Given problem
Set down the material once more, exactly as it appears.

- - -

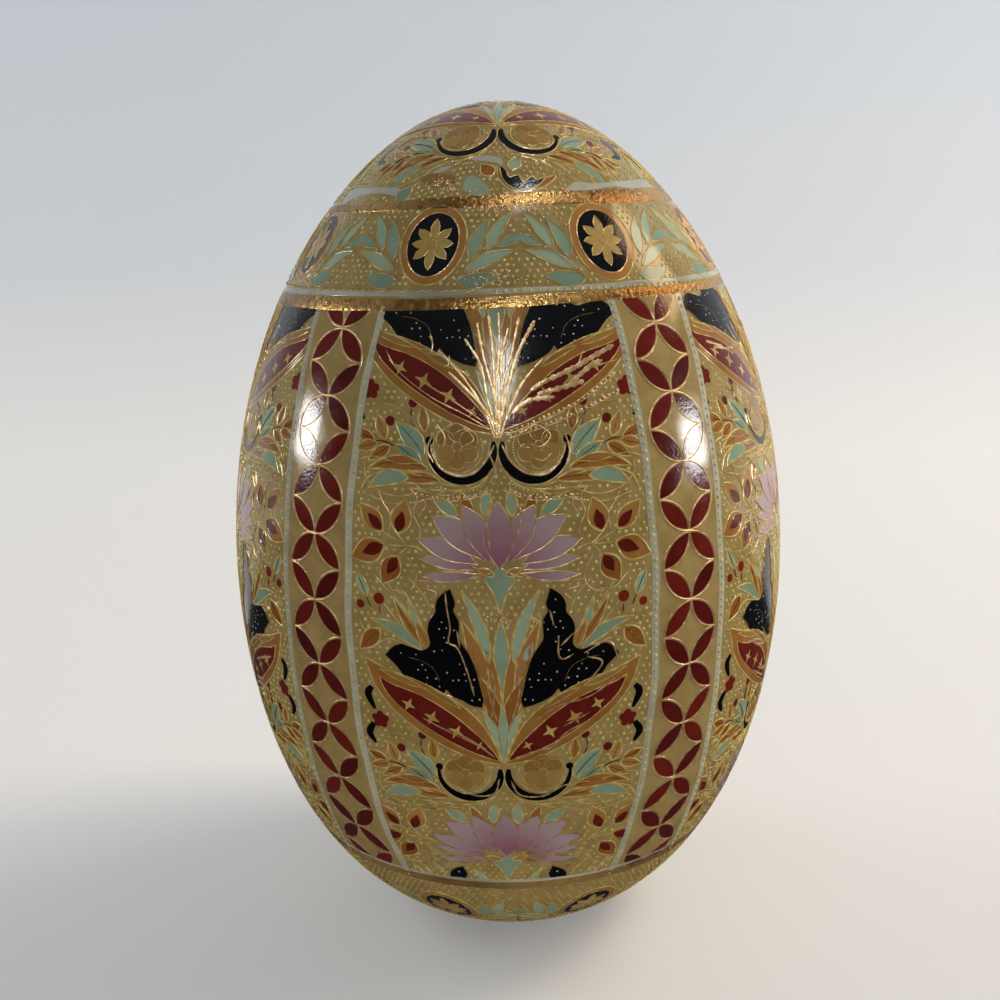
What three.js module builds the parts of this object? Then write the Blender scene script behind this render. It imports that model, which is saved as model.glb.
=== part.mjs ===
// A hand-painted porcelain egg: one closed porcelain body that stands on a small flat base.
// Millimetres, +Z up. The origin is the middle of the base, and the body is round about Z.
import * as THREE from 'three';

// Driving dimensions
const EGG_HEIGHT = 149;
const EGG_DIAMETER = 100;
const BASE_DIAMETER = 30;

// The outline is an ellipse turned about its long axis, with its width multiplied by
// 1 + TAPER u + FULLNESS u^2 + SHOULDER u^3, where u runs from -1 at the lower pole to +1 at the tip.
// The flat base cuts the lower pole off where the body is as wide as the base.
const TAPER = -0.057;
const FULLNESS = 0.031;
const SHOULDER = -0.069;

// Faces
const SIDES = 96;
const ROWS = 48;
const SEARCH_STEPS = 2000;

const PORCELAIN_COLOUR = 0xa98f58;
const GLAZE_ROUGHNESS = 0.15;

// Width of the outline as a share of its ellipse's half width, at an angle from the lower pole.
function outlineWidth(angle) {
  const u = -Math.cos(angle);
  return Math.sin(angle) * (1 + TAPER * u + FULLNESS * u ** 2 + SHOULDER * u ** 3);
}

// Largest value of the outline's width, found by walking from the lower pole to the tip.
function widestOutline() {
  let widest = 0;
  for (let step = 1; step < SEARCH_STEPS; step += 1) {
    widest = Math.max(widest, outlineWidth((Math.PI * step) / SEARCH_STEPS));
  }
  return widest;
}

// Angle from the lower pole at which the body is as wide as the base, found by halving.
function baseAngle(widthScale) {
  let low = 0;
  let high = Math.PI / 2;
  for (let step = 0; step < SEARCH_STEPS && high - low > Number.EPSILON; step += 1) {
    const middle = (low + high) / 2;
    if (widthScale * outlineWidth(middle) < BASE_DIAMETER / 2) low = middle;
    else high = middle;
  }
  return (low + high) / 2;
}

// Closed half section from the middle of the base, out and up the side, to the tip.
function eggProfile() {
  const widthScale = EGG_DIAMETER / 2 / widestOutline();
  const start = baseAngle(widthScale);
  const halfLength = EGG_HEIGHT / (1 + Math.cos(start));
  const middle = EGG_HEIGHT - halfLength;
  const points = [new THREE.Vector2(0, 0), new THREE.Vector2(BASE_DIAMETER / 2, 0)];
  for (let row = 1; row < ROWS; row += 1) {
    const angle = start + ((Math.PI - start) * row) / ROWS;
    points.push(new THREE.Vector2(widthScale * outlineWidth(angle), middle - halfLength * Math.cos(angle)));
  }
  points.push(new THREE.Vector2(0, EGG_HEIGHT));
  return points;
}

// A lathe turns its profile about Y, so the body is stood up on Z.
function porcelainEgg() {
  const geometry = new THREE.LatheGeometry(eggProfile(), SIDES);
  geometry.rotateX(Math.PI / 2);
  const material = new THREE.MeshStandardMaterial({
    color: PORCELAIN_COLOUR,
    roughness: GLAZE_ROUGHNESS,
    metalness: 0,
  });
  const mesh = new THREE.Mesh(geometry, material);
  mesh.name = 'porcelain_egg';
  return mesh;
}

const egg = new THREE.Group();
egg.add(porcelainEgg());

export default egg;
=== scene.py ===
import math
import random

import bpy
import numpy as np
from mathutils import Matrix, Vector
from mathutils.geometry import delaunay_2d_cdt
from mathutils.kdtree import KDTree


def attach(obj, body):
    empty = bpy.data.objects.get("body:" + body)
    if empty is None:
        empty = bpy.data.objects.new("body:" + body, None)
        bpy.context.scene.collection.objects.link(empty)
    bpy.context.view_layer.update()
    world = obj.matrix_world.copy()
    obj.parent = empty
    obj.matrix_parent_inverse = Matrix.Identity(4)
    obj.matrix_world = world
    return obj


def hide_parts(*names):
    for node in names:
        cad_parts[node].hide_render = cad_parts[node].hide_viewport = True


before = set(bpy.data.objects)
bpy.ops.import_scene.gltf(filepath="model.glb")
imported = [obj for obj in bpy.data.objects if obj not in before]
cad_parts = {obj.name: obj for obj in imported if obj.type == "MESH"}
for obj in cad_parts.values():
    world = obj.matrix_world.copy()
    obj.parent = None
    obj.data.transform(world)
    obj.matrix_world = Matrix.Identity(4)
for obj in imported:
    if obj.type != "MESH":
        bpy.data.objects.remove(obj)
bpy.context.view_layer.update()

MM = 0.001

# The egg's own outline, with the same numbers as the CAD body. Millimetres.
EGG_HEIGHT = 149.0
EGG_DIAMETER = 100.0
BASE_DIAMETER = 30.0
TAPER = -0.057
FULLNESS = 0.031
SHOULDER = -0.069
TABLE_STEPS = 4000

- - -

Result
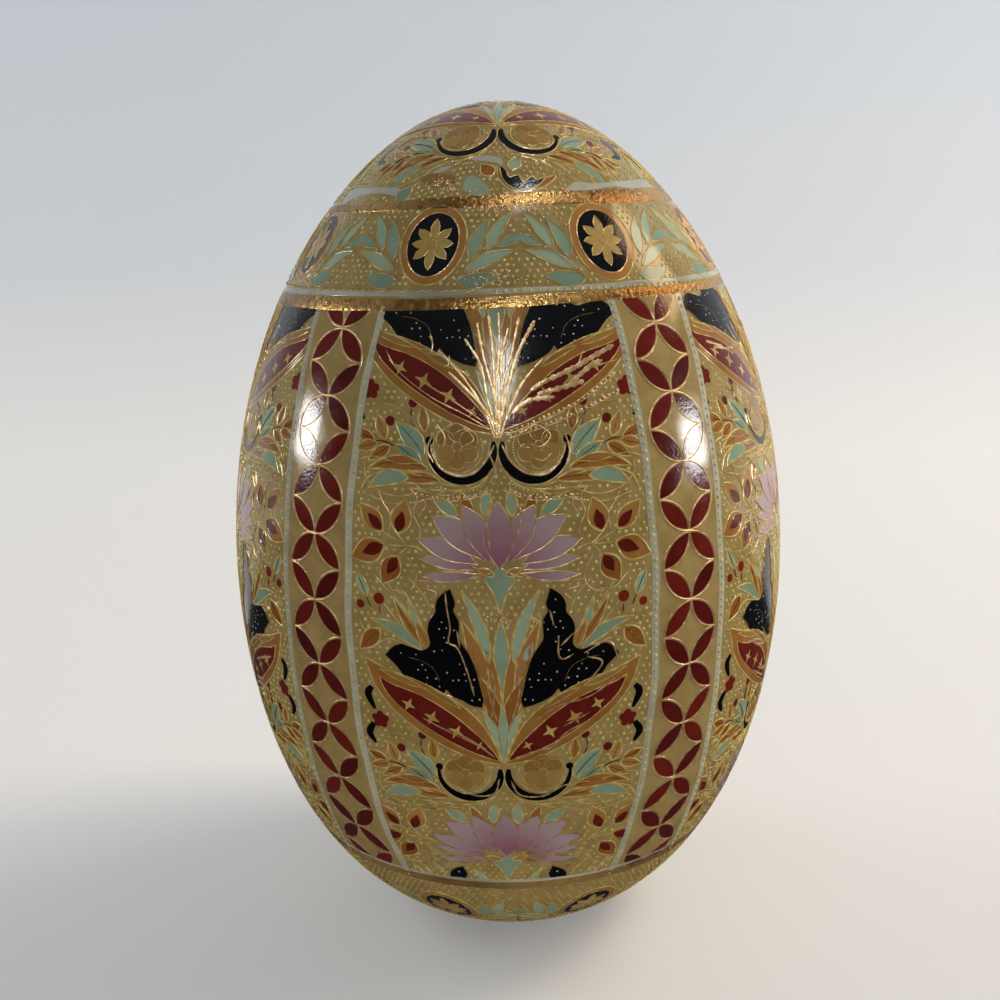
What three.js module builds the parts of this object? Then write the Blender scene script behind this render. It imports that model, which is saved as model.glb.
=== part.mjs ===
// A hand-painted porcelain egg: one closed porcelain body that stands on a small flat base.
// Millimetres, +Z up. The origin is the middle of the base, and the body is round about Z.
import * as THREE from 'three';

// Driving dimensions
const EGG_HEIGHT = 149;
const EGG_DIAMETER = 100;
const BASE_DIAMETER = 30;

// The outline is an ellipse turned about its long axis, with its width multiplied by
// 1 + TAPER u + FULLNESS u^2 + SHOULDER u^3, where u runs from -1 at the lower pole to +1 at the tip.
// The flat base cuts the lower pole off where the body is as wide as the base.
const TAPER = -0.057;
const FULLNESS = 0.031;
const SHOULDER = -0.069;

// Faces
const SIDES = 96;
const ROWS = 48;
const SEARCH_STEPS = 2000;

const PORCELAIN_COLOUR = 0xa98f58;
const GLAZE_ROUGHNESS = 0.15;

// Width of the outline as a share of its ellipse's half width, at an angle from the lower pole.
function outlineWidth(angle) {
  const u = -Math.cos(angle);
  return Math.sin(angle) * (1 + TAPER * u + FULLNESS * u ** 2 + SHOULDER * u ** 3);
}

// Largest value of the outline's width, found by walking from the lower pole to the tip.
function widestOutline() {
  let widest = 0;
  for (let step = 1; step < SEARCH_STEPS; step += 1) {
    widest = Math.max(widest, outlineWidth((Math.PI * step) / SEARCH_STEPS));
  }
  return widest;
}

// Angle from the lower pole at which the body is as wide as the base, found by halving.
function baseAngle(widthScale) {
  let low = 0;
  let high = Math.PI / 2;
  for (let step = 0; step < SEARCH_STEPS && high - low > Number.EPSILON; step += 1) {
    const middle = (low + high) / 2;
    if (widthScale * outlineWidth(middle) < BASE_DIAMETER / 2) low = middle;
    else high = middle;
  }
  return (low + high) / 2;
}

// Closed half section from the middle of the base, out and up the side, to the tip.
function eggProfile() {
  const widthScale = EGG_DIAMETER / 2 / widestOutline();
  const start = baseAngle(widthScale);
  const halfLength = EGG_HEIGHT / (1 + Math.cos(start));
  const middle = EGG_HEIGHT - halfLength;
  const points = [new THREE.Vector2(0, 0), new THREE.Vector2(BASE_DIAMETER / 2, 0)];
  for (let row = 1; row < ROWS; row += 1) {
    const angle = start + ((Math.PI - start) * row) / ROWS;
    points.push(new THREE.Vector2(widthScale * outlineWidth(angle), middle - halfLength * Math.cos(angle)));
  }
  points.push(new THREE.Vector2(0, EGG_HEIGHT));
  return points;
}

// A lathe turns its profile about Y, so the body is stood up on Z.
function porcelainEgg() {
  const geometry = new THREE.LatheGeometry(eggProfile(), SIDES);
  geometry.rotateX(Math.PI / 2);
  const material = new THREE.MeshStandardMaterial({
    color: PORCELAIN_COLOUR,
    roughness: GLAZE_ROUGHNESS,
    metalness: 0,
  });
  const mesh = new THREE.Mesh(geometry, material);
  mesh.name = 'porcelain_egg';
  return mesh;
}

const egg = new THREE.Group();
egg.add(porcelainEgg());

export default egg;
=== scene.py ===
import math
import random

import bpy
import numpy as np
from mathutils import Matrix, Vector
from mathutils.geometry import delaunay_2d_cdt
from mathutils.kdtree import KDTree


def attach(obj, body):
    empty = bpy.data.objects.get("body:" + body)
    if empty is None:
        empty = bpy.data.objects.new("body:" + body, None)
        bpy.context.scene.collection.objects.link(empty)
    bpy.context.view_layer.update()
    world = obj.matrix_world.copy()
    obj.parent = empty
    obj.matrix_parent_inverse = Matrix.Identity(4)
    obj.matrix_world = world
    return obj


def hide_parts(*names):
    for node in names:
        cad_parts[node].hide_render = cad_parts[node].hide_viewport = True


before = set(bpy.data.objects)
bpy.ops.import_scene.gltf(filepath="model.glb")
imported = [obj for obj in bpy.data.objects if obj not in before]
cad_parts = {obj.name: obj for obj in imported if obj.type == "MESH"}
for obj in cad_parts.values():
    world = obj.matrix_world.copy()
    obj.parent = None
    obj.data.transform(world)
    obj.matrix_world = Matrix.Identity(4)
for obj in imported:
    if obj.type != "MESH":
        bpy.data.objects.remove(obj)
bpy.context.view_layer.update()

MM = 0.001

# The egg's own outline, with the same numbers as the CAD body. Millimetres.
EGG_HEIGHT = 149.0
EGG_DIAMETER = 100.0
BASE_DIAMETER = 30.0
TAPER = -0.057
FULLNESS = 0.031
SHOULDER = -0.069
TABLE_STEPS = 4000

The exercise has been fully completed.